Of course it's discovery does not mean that Tutankhamen necessarily took his skiing holidays on Jebel Uweinat any more than graffiti claiming "Petar from Croatia rocks!" proves the Croats had an early colony south of the Hammada du Draa. But it does greatly extend what is thought to be the range of Ancient Egyptian influence across what is now the Libyan Desert.
This is something which the Swiss Carlo Bergman (see previous page ref) has been suggesting for years with his Water Mountain discovery out of Dakhla (Borda travelled with Bergman a year ago) along with the realisation that an item of Tutankhamen's funerary jewelry included a piece of Libya Desert Glass which is only found north of the Gilf, hundreds of miles from established pharaonic sites.

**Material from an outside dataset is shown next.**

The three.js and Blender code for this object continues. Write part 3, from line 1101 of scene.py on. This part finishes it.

One hopes that with their chance to rewrite history Marco and Mahmoud won't fall out as Foggini and Colonel Mets did over the New Cave nearby (see p.634) a few years ago. All is said to be revealed to journalists and scientists this month, but if the presumed location is where many think it is, the events below may make it bother risky as well as politically complicated.

 

February 4 - Hijack in the Gilf and other bad news

Not much good news to report this week: the Israeli embassy got attacked in Nouakchott which suggests the murder of the French family in December was not a merely to give the Dakar Rally threat some clout. There was another bomb in Algiers, Nigeran rebels vowed to attack the mines at Arlit and Ndjamena looks like it's been over-run by rebels thought to be backed by Sudan. On the bright side Libya has managed to pass the days without issuing a new restriction on tourism but today I hear that 3 tourist vehicles were stolen at Eight Bells on the eastern edge of the Gilf Kebir plateau in Egypt by over a dozen well-armed 'paramilitary' bandits in two pickups mounted with machine guns and assumed to be from Sudan or Chad. One car (they local driver/guide's?) was left.

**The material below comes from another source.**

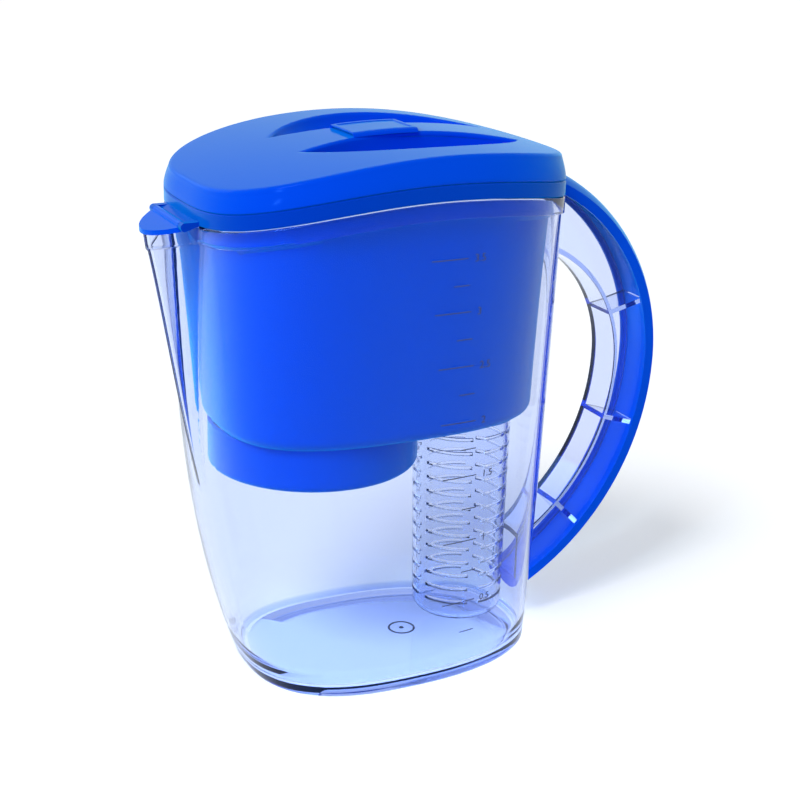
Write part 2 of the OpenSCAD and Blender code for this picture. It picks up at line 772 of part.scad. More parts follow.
module filter_media() {
    color("dimgray")
        on_well_axis()
            turned_ring(0, stack_radius, stack_base + pad_thick + part_gap,
                cartridge_top - cap_lip - pad_thick - 2 * part_gap);
}

module filter_top_pad() {
    color("white")
        on_well_axis()
            turned_ring(0, stack_radius, cartridge_top - cap_lip - pad_thick - part_gap,
                cartridge_top - cap_lip - part_gap);
}

// Cap of the cartridge with inlet slots and a lip inside the cup
module filter_cap() {
    slot_length = stack_radius / 2;
    color("whitesmoke")
        on_well_axis()
            difference() {
                union() {
                    turned_ring(0, cartridge_radius, cap_base, cap_base + cartridge_wall);
                    turned_ring(stack_radius - cartridge_wall, stack_radius, cartridge_top - cap_lip, cap_base);
                    turned_ring(0, stack_radius / 4, cap_base + cartridge_wall, cap_base + 2 * cartridge_wall);
                }
                for (i = [0 : inlet_slots - 1])
                    rotate([0, 0, 360 * i / inlet_slots])
                        translate([stack_radius / 3, -cartridge_wall / 2, cap_base - overrun])
                            cube([slot_length, cartridge_wall, cartridge_wall + 2 * overrun]);
            }
}

// Infuser: the ring lies between the tube's neck and the reservoir's underside
ring_top = reservoir_base - part_gap;
tube_top = ring_top - ring_thick - part_gap;

module on_tube_axis() {
    translate([tube_back, 0, 0])
        children();
}

module infuser_ring() {
    color("white")
        on_tube_axis()
            turned_ring(tube_radius - 2 * tube_wall, tube_radius, ring_top - ring_thick, ring_top);
}

// Half section of the tube: outside with a rounded foot, drawn in by an inset
module tube_section(inset) {
    foot_radius = tube_radius - tube_taper - inset;
    round_off = tube_round - inset;
    base = tube_base + inset;
    arc = [for (angle = [-90 : 15 : 0])
        [foot_radius - round_off + round_off * cos(angle), base + round_off + round_off * sin(angle)]];
    top = tube_top + (inset > 0 ? overrun : 0);
    polygon(concat([[0, base]], arc, [[tube_radius - inset, reservoir_base - collar_depth]],
        [[tube_radius - inset, top], [0, top]]));
}

// The clear tube with its rows of slots
module infuser_tube() {
    gap_degrees = 15;
    first_gap = 263;
    slot_degrees = 360 / slot_columns - gap_degrees;
    color("lightsteelblue", 0.35)
        on_tube_axis()
            difference() {
                rotate_extrude($fn = 96)
                    difference() {
                        tube_section(0);
                        tube_section(tube_wall);
                    }
                for (row = [0 : slot_rows - 1], column = [0 : slot_columns - 1])
                    rotate([0, 0, first_gap + gap_degrees / 2 + 360 * column / slot_columns])
                        translate([0, 0, first_row + slot_pitch * row - slot_height / 2])
                            rotate_extrude(angle = slot_degrees, $fn = 96)
                                translate([tube_radius - tube_taper - 3 * tube_wall, 0])
                                    square([tube_taper + 5 * tube_wall, slot_height]);
            }
}

jug_shell();
handle_channel();
handle_grip();
reservoir();
lid_shell();
lid_plate();
spout_flap();
filter_housing();
filter_cap();
filter_seal();
filter_top_pad();
filter_media();
filter_bottom_pad();
infuser_tube();
infuser_ring();
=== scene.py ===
# Clear blue water jug with a lift-out blue reservoir, filter cartridge, fruit infuser, lid and flap.
# Lengths in the dictionaries are millimetres, in the frame of the CAD model.
import math
import bmesh
import bpy
import numpy as np
from mathutils import Matrix, Vector


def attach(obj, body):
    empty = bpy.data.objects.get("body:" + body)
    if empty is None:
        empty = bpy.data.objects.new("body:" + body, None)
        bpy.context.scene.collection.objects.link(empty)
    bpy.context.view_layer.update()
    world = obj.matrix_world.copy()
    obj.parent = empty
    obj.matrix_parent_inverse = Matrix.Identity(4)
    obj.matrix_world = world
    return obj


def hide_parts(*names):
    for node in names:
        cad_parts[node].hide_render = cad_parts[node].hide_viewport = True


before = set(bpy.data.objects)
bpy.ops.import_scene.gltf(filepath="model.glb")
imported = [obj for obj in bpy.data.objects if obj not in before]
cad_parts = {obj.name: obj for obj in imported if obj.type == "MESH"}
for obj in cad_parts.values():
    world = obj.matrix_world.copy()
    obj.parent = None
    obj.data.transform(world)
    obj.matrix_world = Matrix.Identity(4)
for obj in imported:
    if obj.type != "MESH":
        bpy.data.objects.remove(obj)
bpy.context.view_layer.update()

mm = 0.001
nearAxis = 0.01  # a turned profile starts this far from its axis
print("frame loaded:", len(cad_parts), "nodes")


# small tools

def srgb(hexText, alpha=1.0):
    # each channel by the sRGB curve: a straight foot, then a power of 2.4
    parts = [int(hexText[i:i + 2], 16) / 255 for i in (1, 3, 5)]
    return tuple(c / 12.92 if c <= 0.04045 else ((c + 0.055) / 1.055) ** 2.4 for c in parts) + (alpha,)


def addNode(material, kind, settings=None, **links):
    # one node, its own settings, socket values by name, and links given as (node, output)
    node = material.node_tree.nodes.new(kind)
    for name, value in (settings or {}).items():
        if hasattr(node, name):
            setattr(node, name, value)
        else:
            node.inputs[name].default_value = value
    for name, source in links.items():
        socket = node.inputs[name.replace("_", " ")]
        material.node_tree.links.new(source[0].outputs[source[1]], socket)
    return node


def newMaterial(name):
    material = bpy.data.materials.new(name)
    material.use_nodes = True
    material.node_tree.nodes.clear()
    return material


def meshFrom(name, points, faces, flat=False):
    mesh = bpy.data.meshes.new(name)
    mesh.from_pydata(np.asarray(points).reshape(-1, 3).tolist(), [], faces)
    mesh.validate()
    if not flat:
        mesh.polygons.foreach_set("use_smooth", np.ones(len(mesh.polygons), dtype=bool))
    piece = bpy.data.objects.new(name, mesh)
    bpy.context.scene.collection.objects.link(piece)
    return piece


def skinFaces(rows, columns, firstCap=True, lastCap=True):
    # quads between neighbouring rings that close round, and one face over each end
    row, column = np.meshgrid(np.arange(rows - 1), np.arange(columns), indexing="ij")
    a = row * columns + column
    b = row * columns + (column + 1) % columns
    faces = np.stack([a, b, b + columns, a + columns], axis=-1).reshape(-1, 4).tolist()
    if firstCap:
        faces.append(list(range(columns))[::-1])
    if lastCap:
        faces.append(list(range((rows - 1) * columns, rows * columns)))
    return faces


def skin(name, rings):
    # a closed surface through rings of equal count, running up outside and down inside
    rings = np.stack(rings)
    return meshFrom(name, rings * mm, skinFaces(rings.shape[0], rings.shape[1]))


def lathe(name, profile, centre, steps=128, closed=False):
    # each profile point (radius, height) turned about a vertical axis at centre
    profile = np.asarray(profile, dtype=float)
    turn = np.linspace(0, 2 * math.pi, steps, endpoint=False)
    x = centre[0] + profile[:, :1] * np.cos(turn)
    y = centre[1] + profile[:, :1] * np.sin(turn)
    z = np.repeat(profile[:, 1:2], steps, axis=1)
    rings = np.stack([x, y, z], axis=-1)
    if closed:
        rings = np.concatenate([rings, rings[:1]])
        faces = skinFaces(len(rings), steps, False, False)
        piece = meshFrom(name, rings * mm, faces)
        return welded(piece)
    return meshFrom(name, rings * mm, skinFaces(len(rings), steps))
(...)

This is the first such recorded attack in an extremely remote region where one usually sees no one for weeks. An official permit was present but the mandatory accompanying soldier needed to travel in the Gilf was not (for all the good it would have done). Recently I have heard of local operators offering such semi-official visits into the Gilf, probably because doing so officially takes so long, people want to go there and the chances of getting found out are slim. More speculation here which also now includes a report from one of the individuals (a Brit) involved.